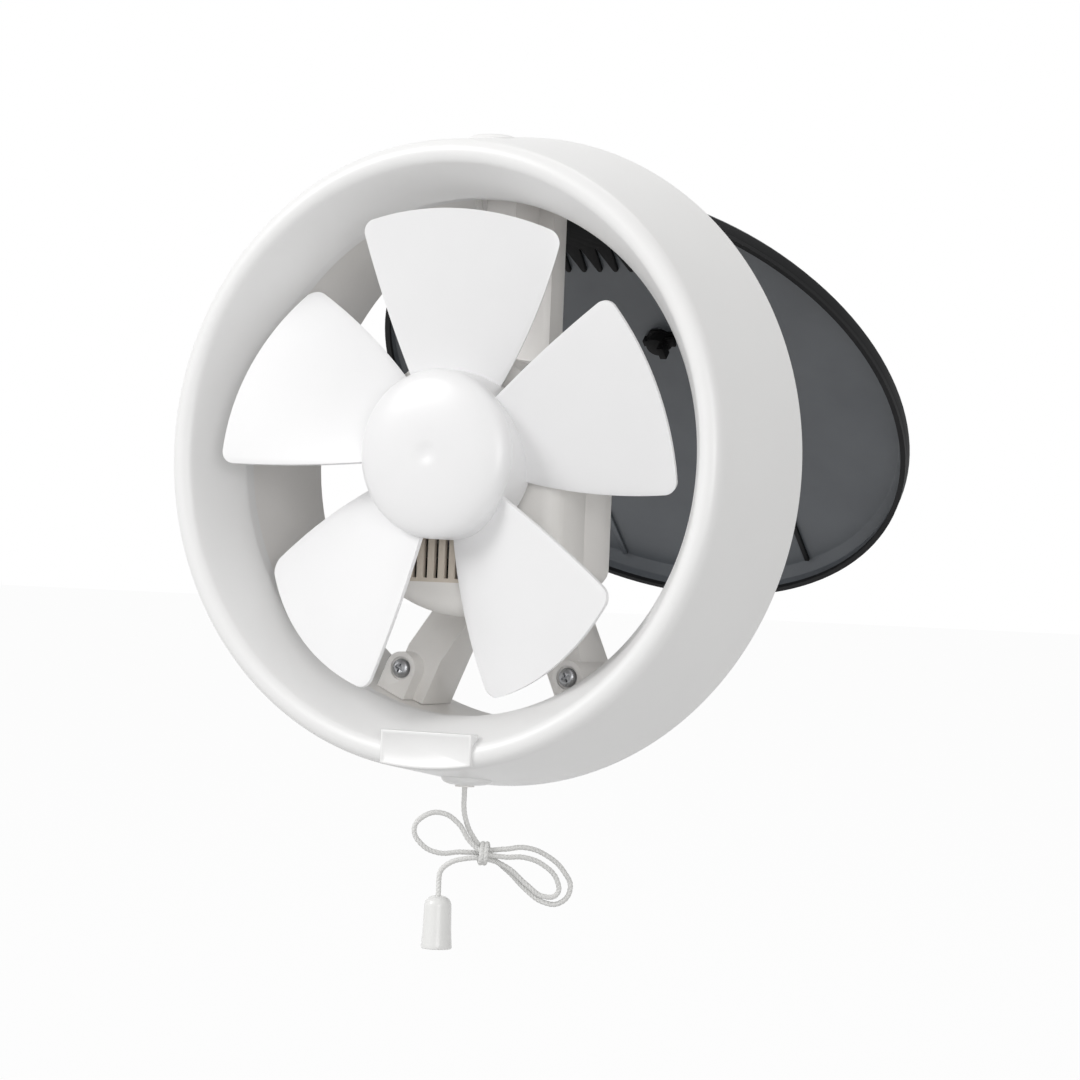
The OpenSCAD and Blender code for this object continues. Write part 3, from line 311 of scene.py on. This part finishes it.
finishes = {
    # injection moulded ABS of the ring and its nameplate: satin white
    "ring_white": moulded("mouldedWhiteAbs", "F5F5F5", "F3F3F3", 0.33),
    # the same plastic, a little warmer and duller, in the duct, the bracket and the small white parts
    "duct_white": moulded("warmWhiteAbs", "F3F1EF", "F0EEEB", 0.4),
    # glossier ABS with a smooth face, as fan blades have
    "blade_white": moulded("bladeWhiteAbs", "F5F5F6", "F2F2F3", 0.3, grain=1.2, relief=0.005),
    # the gasket's foam: light grey, its pores darkened with painted shade
    "grey_foam": spongeMaterial("greyFoam", "B9B9B8", "8C8C8B", 1.1),
    # bright zinc plating on the screws, pins and springs
    "steel": metalMaterial("zincPlatedSteel", "C9CACC", "9C9EA2", 0.3),
    # cream coloured polypropylene of the switch box and the terminals: duller than the ABS
    "cream_plastic": moulded("creamPolypropylene", "DAD2C6", "D3CABD", 0.5, grain=0.8, relief=0.012),
    # the stack of steel sheets in the stator and the rotor: grey bands
    "core_steel": bandedMetal("laminatedSteel", "8E9097", "5E6066", 0.42, 1.0, "BANDS", 0.12),
    # enamelled wire of the stator's coils: shiny orange rings, with painted shade as dark gaps between them
    "copper_wire": bandedMetal("enamelledCopperWire", "C77B45", "7E4220", 0.32, 0.8, "RINGS", 0.25),
    # sintered bronze of the bearings: dull and yellow
    "bronze": metalMaterial("sinteredBronze", "BE9A5C", "8F6F3B", 0.42, 0.5),
    # black polypropylene of the catch: matt; the hinge plate wears the same black as painted shadow, a black
    # sheet where the ring and bracket cast shade on the shutter
    "black_plastic": moulded("blackPolypropyleneAndShadow", "080809", "0C0C0D", 0.68,
                             grain=0.8, relief=0.012, ior=1.28),
    # soft PVC round the motor's lead: greyer and duller than the ABS
    "lead_white": moulded("softWhitePvc", "E4E3E0", "DCDAD6", 0.5, grain=1.0),
    # satin slate plastic of the shutter, with a slightly rough and mottled face
    "slate_plastic": moulded("slateAbs", "595D62", "52565B", 0.44, relief=0.014, mottle=40),
    # rubber of the shutter's rim, seal and rib: matt, a little lighter than the black plastic; on the
    # right-hand rib the black is partly painted shade, the dark line of a shaded groove
    "black_rubber": moulded("blackRubber", "0C0D0F", "121315", 0.66, grain=0.6, relief=0.02, ior=1.34),
    # acetal of the switch's cam: smooth and red
    "red_plastic": moulded("redAcetal", "B8402F", "A93625", 0.38),
    # the cord and its knot
    "cord_white": yarnMaterial("whitePolyesterYarn", "F6F6F5", "DEDEDC", 0.35),
    # the knob: the smoothest and glossiest of the white plastics
    "knob_white": moulded("glossyWhiteKnob", "F3F3F2", "EFEFEE", 0.26, grain=1.2, relief=0.004),
}
print("materials made,", len(finishes))


def dress(piece, slotName, body, replaced):
    piece.data.materials.clear()
    piece.data.materials.append(finishes[slotName])
    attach(piece, body)
    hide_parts(replaced)
    return piece


# the pull cord, its knot and its knob
pullCord = {"exit": (0, -23, -136.3), "turn": 29, "thickness": 2.2, "length": 293.1, "lay": 5.0, "lobes": 3,
            "groove": 0.2, "grooveShape": 0.7}
cordRoute = [
    (0, 0, 0), (0, 0, -3), (0, 0, -7), (1, 0, -12.5), (4, 0, -19), (9, 0, -24), (17, 0, -24), (26, 0, -23),
    (35, 0, -26), (42, 0, -32), (45, 0, -39), (41, 0, -45), (34, 1, -45), (27, 2, -40.5), (19, 2.5, -33),
    (10, 2.6, -27), (0, 2, -26), (-10, 0.5, -26.5), (-17, -0.5, -23), (-20, -1, -17), (-16, -2, -11.5),
    (-9, -2.2, -10), (-2, -2.4, -14), (3, -2.6, -21), (9, -2.6, -25.5), (17, -2, -27), (26, -1.2, -27),
    (34, -1, -30), (39.5, -1, -36), (39.5, -1, -41.5), (34, -1, -42.5), (27, -0.8, -38), (19, -0.4, -31.5),
    (10, 0, -28.3), (1, -0.8, -28.5), (-5, -1, -30.5), (-8.5, -1, -34), (-9, -1, -37), (-9, -1, -40.5),
    (-9, -1, -44)]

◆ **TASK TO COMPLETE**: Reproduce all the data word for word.

◆ **OUTPUT FOR THIS EXERCISE**:
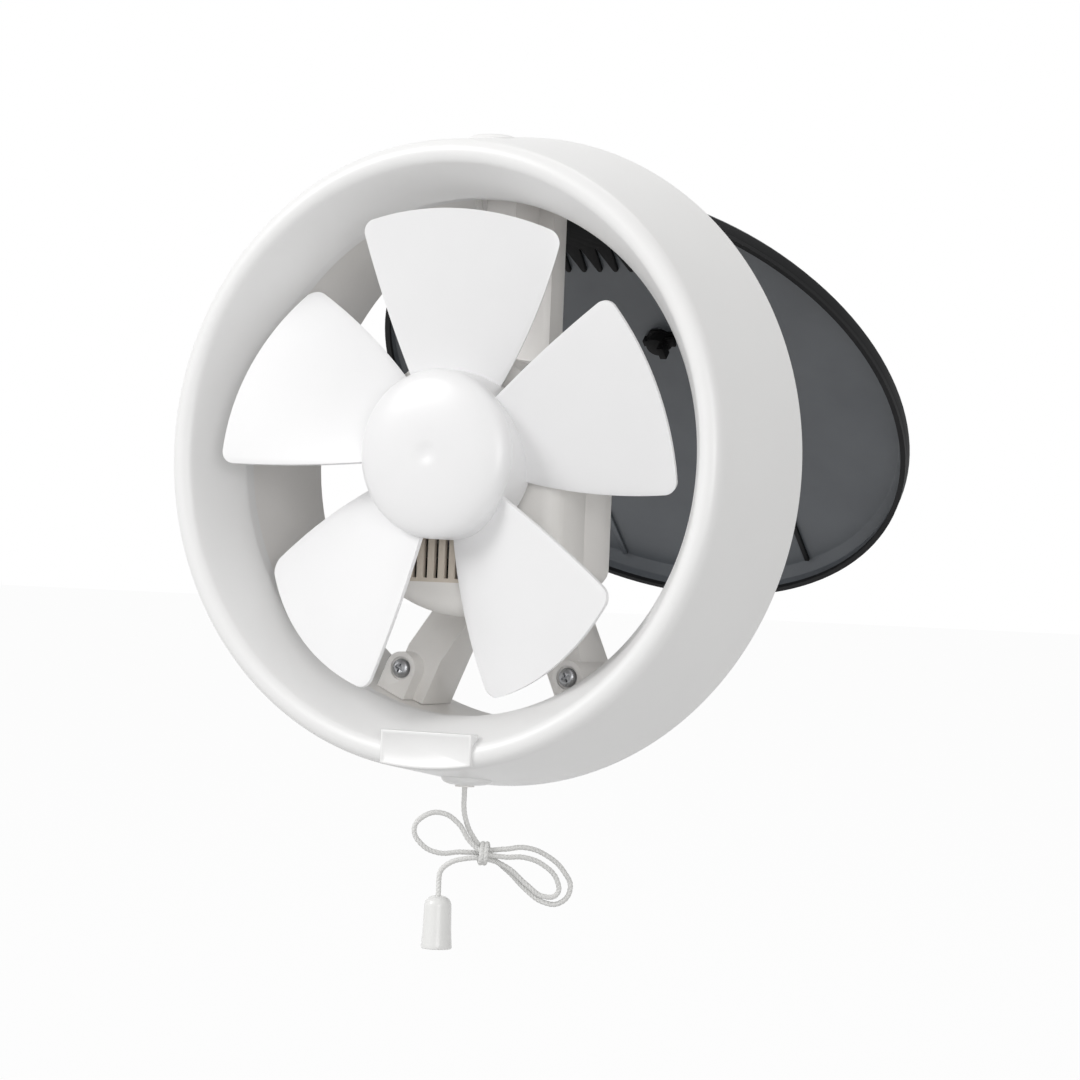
The OpenSCAD and Blender code for this object continues. Write part 3, from line 311 of scene.py on. This part finishes it.
finishes = {
    # injection moulded ABS of the ring and its nameplate: satin white
    "ring_white": moulded("mouldedWhiteAbs", "F5F5F5", "F3F3F3", 0.33),
    # the same plastic, a little warmer and duller, in the duct, the bracket and the small white parts
    "duct_white": moulded("warmWhiteAbs", "F3F1EF", "F0EEEB", 0.4),
    # glossier ABS with a smooth face, as fan blades have
    "blade_white": moulded("bladeWhiteAbs", "F5F5F6", "F2F2F3", 0.3, grain=1.2, relief=0.005),
    # the gasket's foam: light grey, its pores darkened with painted shade
    "grey_foam": spongeMaterial("greyFoam", "B9B9B8", "8C8C8B", 1.1),
    # bright zinc plating on the screws, pins and springs
    "steel": metalMaterial("zincPlatedSteel", "C9CACC", "9C9EA2", 0.3),
    # cream coloured polypropylene of the switch box and the terminals: duller than the ABS
    "cream_plastic": moulded("creamPolypropylene", "DAD2C6", "D3CABD", 0.5, grain=0.8, relief=0.012),
    # the stack of steel sheets in the stator and the rotor: grey bands
    "core_steel": bandedMetal("laminatedSteel", "8E9097", "5E6066", 0.42, 1.0, "BANDS", 0.12),
    # enamelled wire of the stator's coils: shiny orange rings, with painted shade as dark gaps between them
    "copper_wire": bandedMetal("enamelledCopperWire", "C77B45", "7E4220", 0.32, 0.8, "RINGS", 0.25),
    # sintered bronze of the bearings: dull and yellow
    "bronze": metalMaterial("sinteredBronze", "BE9A5C", "8F6F3B", 0.42, 0.5),
    # black polypropylene of the catch: matt; the hinge plate wears the same black as painted shadow, a black
    # sheet where the ring and bracket cast shade on the shutter
    "black_plastic": moulded("blackPolypropyleneAndShadow", "080809", "0C0C0D", 0.68,
                             grain=0.8, relief=0.012, ior=1.28),
    # soft PVC round the motor's lead: greyer and duller than the ABS
    "lead_white": moulded("softWhitePvc", "E4E3E0", "DCDAD6", 0.5, grain=1.0),
    # satin slate plastic of the shutter, with a slightly rough and mottled face
    "slate_plastic": moulded("slateAbs", "595D62", "52565B", 0.44, relief=0.014, mottle=40),
    # rubber of the shutter's rim, seal and rib: matt, a little lighter than the black plastic; on the
    # right-hand rib the black is partly painted shade, the dark line of a shaded groove
    "black_rubber": moulded("blackRubber", "0C0D0F", "121315", 0.66, grain=0.6, relief=0.02, ior=1.34),
    # acetal of the switch's cam: smooth and red
    "red_plastic": moulded("redAcetal", "B8402F", "A93625", 0.38),
    # the cord and its knot
    "cord_white": yarnMaterial("whitePolyesterYarn", "F6F6F5", "DEDEDC", 0.35),
    # the knob: the smoothest and glossiest of the white plastics
    "knob_white": moulded("glossyWhiteKnob", "F3F3F2", "EFEFEE", 0.26, grain=1.2, relief=0.004),
}
print("materials made,", len(finishes))


def dress(piece, slotName, body, replaced):
    piece.data.materials.clear()
    piece.data.materials.append(finishes[slotName])
    attach(piece, body)
    hide_parts(replaced)
    return piece


# the pull cord, its knot and its knob
pullCord = {"exit": (0, -23, -136.3), "turn": 29, "thickness": 2.2, "length": 293.1, "lay": 5.0, "lobes": 3,
            "groove": 0.2, "grooveShape": 0.7}
cordRoute = [
    (0, 0, 0), (0, 0, -3), (0, 0, -7), (1, 0, -12.5), (4, 0, -19), (9, 0, -24), (17, 0, -24), (26, 0, -23),
    (35, 0, -26), (42, 0, -32), (45, 0, -39), (41, 0, -45), (34, 1, -45), (27, 2, -40.5), (19, 2.5, -33),
    (10, 2.6, -27), (0, 2, -26), (-10, 0.5, -26.5), (-17, -0.5, -23), (-20, -1, -17), (-16, -2, -11.5),
    (-9, -2.2, -10), (-2, -2.4, -14), (3, -2.6, -21), (9, -2.6, -25.5), (17, -2, -27), (26, -1.2, -27),
    (34, -1, -30), (39.5, -1, -36), (39.5, -1, -41.5), (34, -1, -42.5), (27, -0.8, -38), (19, -0.4, -31.5),
    (10, 0, -28.3), (1, -0.8, -28.5), (-5, -1, -30.5), (-8.5, -1, -34), (-9, -1, -37), (-9, -1, -40.5),
    (-9, -1, -44)]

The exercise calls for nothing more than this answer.